The counsel to Nnamdi Kanu, Aloy Ejimakor, says he will challenge the life sentences given to the IPOB leader by the Federal High Court in Abuja.
On Thursday, Justice James Omotosho sentenced Kanu to life imprisonment on four terrorism counts, alongside additional sentences of 20 years and five years on other counts, all to run concurrently.
Speaking shortly after the ruling, Ejimakor said they will head to the Court of Appeal to review the judgment.
“We are heading to the Court of Appeal. The Court of Appeal is the only court in this country that sits as a jury. We will ask the justices to check what happened today,”
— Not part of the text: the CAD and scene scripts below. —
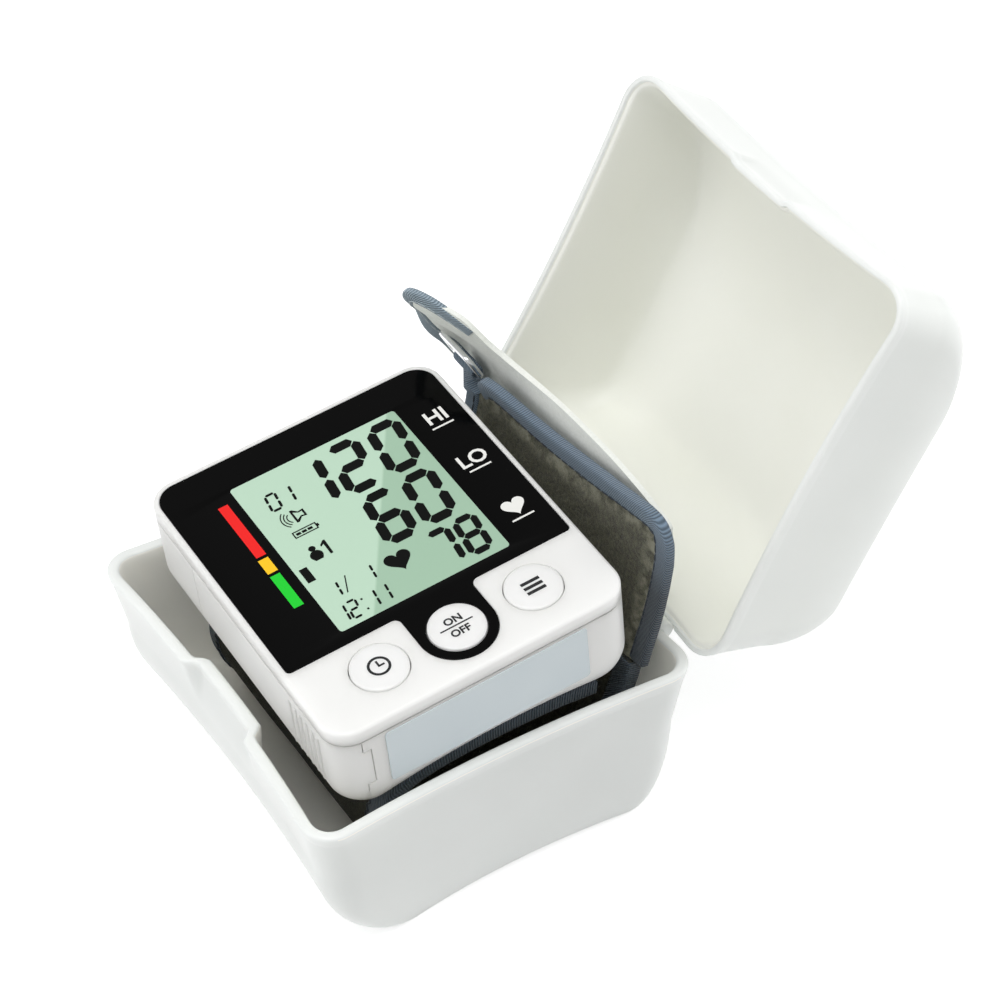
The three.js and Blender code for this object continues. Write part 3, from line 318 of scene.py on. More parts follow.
def shell_ring_points(s, depth, sweep, inset, crown_share):
    """Points of every ring at once. Each side's inset is its draft times the depth down to where
    the sweep starts, plus its own sweep size times the sweep, plus the inset of the wall."""
    depth, sweep, inset, crown_share = (
        np.asarray(v, float)[:, None] for v in (depth, sweep, inset, crown_share)
    )
    drafted = np.minimum(depth, s["tall"] - s["rise"])
    front = s["front"][0] * drafted + s["front"][1] * sweep + inset
    rear = s["rear"][0] * drafted + s["rear"][1] * sweep + inset
    side = s["side"][0] * drafted + s["side"][1] * sweep + inset
    half_x = RIM_X - (front + rear) / 2
    half_y = RIM_Y - side
    corner = np.maximum(s["corner"] - inset, 1.0) * (1 - sweep / 2)
    x = CENTRES[:, 0] * (half_x - corner) + DIRECTIONS[:, 0] * corner
    y = CENTRES[:, 1] * (half_y - corner) + DIRECTIONS[:, 1] * corner
    bow = s["bow"] * (1 - s["bow_fade"] * smooth(depth / s["tall"]))
    x, y = (
        x * (1 - bow / half_x * (1 - (y / half_y) ** 2)),
        y * (1 - bow / half_y * (1 - (x / half_x) ** 2)),
    )
    near_recess = smooth((s["recess_half"] - np.abs(y - s["recess_y"])) / s["recess_ramp"])
    pressed = np.where(x < 0, near_recess, 0.0)
    push = s["recess_deep"] * (1 - smooth(depth / s["recess_tall"]))
    crown = s["crown"] * (1 - (x / RIM_X) ** 2) * (1 - (y / RIM_Y) ** 2)
    z = -depth - crown * crown_share
    return np.stack([x + (front - rear) / 2 + push * pressed, y, z + 0 * x], -1)


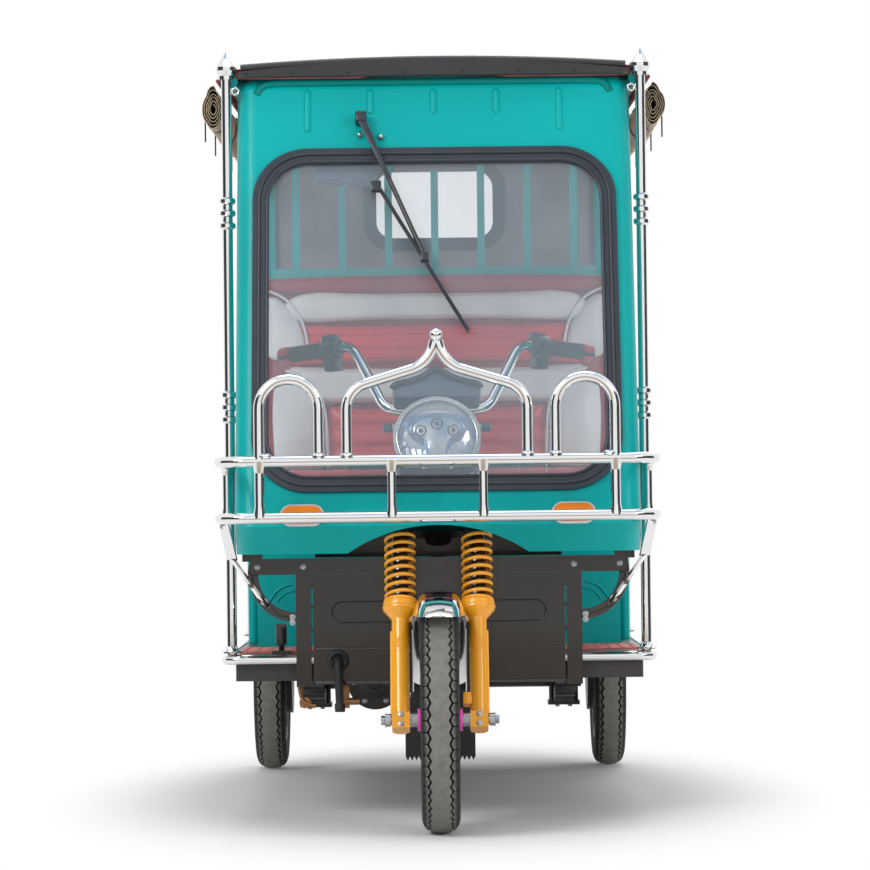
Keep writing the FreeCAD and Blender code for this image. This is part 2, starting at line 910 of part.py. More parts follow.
disc_bore = rod("-axle_end_half", "0", "0", "axle_radius", "2*axle_end_half", "x")
on_fork(node(cut(fuse(disc_parts), disc_bore), "axle_spacer_discs"))

fender = new_body("FenderShell", listed=False)
edge = "fender_radius - fender_crown"
shoulder_edge = "fender_radius - fender_shoulder_drop"
skirt_edge = "fender_radius - fender_skirt_drop"
fender_curve = "(fender_crown_half^2 + fender_crown^2)/(2*fender_crown)"
fender_loop = [
    ("-fender_width/2", skirt_edge),
    ("-fender_shoulder_half", shoulder_edge, "fender_shoulder_radius", -1),
    ("-fender_crown_half", edge, fender_curve, -1),
    ("fender_crown_half", edge, "fender_shoulder_radius", -1),
    ("fender_shoulder_half", shoulder_edge),
    ("fender_width/2", skirt_edge),
    ("fender_width/2 - fender_gauge", skirt_edge),
    ("fender_shoulder_half - 0.9*fender_gauge", shoulder_edge + " - 0.4*fender_gauge",
     "fender_shoulder_radius - fender_gauge", 1),
    ("fender_crown_half - 0.3*fender_gauge", edge + " - fender_gauge",
     fender_curve + " - fender_gauge", 1),
    ("-fender_crown_half + 0.3*fender_gauge", edge + " - fender_gauge",
     "fender_shoulder_radius - fender_gauge", 1),
    ("-fender_shoulder_half + 0.9*fender_gauge", shoulder_edge + " - 0.4*fender_gauge"),
    ("-fender_width/2 + fender_gauge", skirt_edge),
]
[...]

He called the judgment “a symbol of the travesty of justice that everybody has suspected,” insisting that Kanu’s conviction had no legal basis. According to him, “today is the only day I have seen a man convicted for what he said, not what he did.”
Ejimakor argued that the sentence was excessive and unfair, questioning how a broadcast from an unnamed location could result in a terrorism conviction. “He never tied that broadcast to any violence, not even someone slapping someone,” he said.
Justice Omotosho earlier ruled that the death penalty was inappropriate and ordered a life sentence instead. Ejimakor maintained that the decision “cannot be grounded in logic” and vowed that Kanu “will not stand convicted.”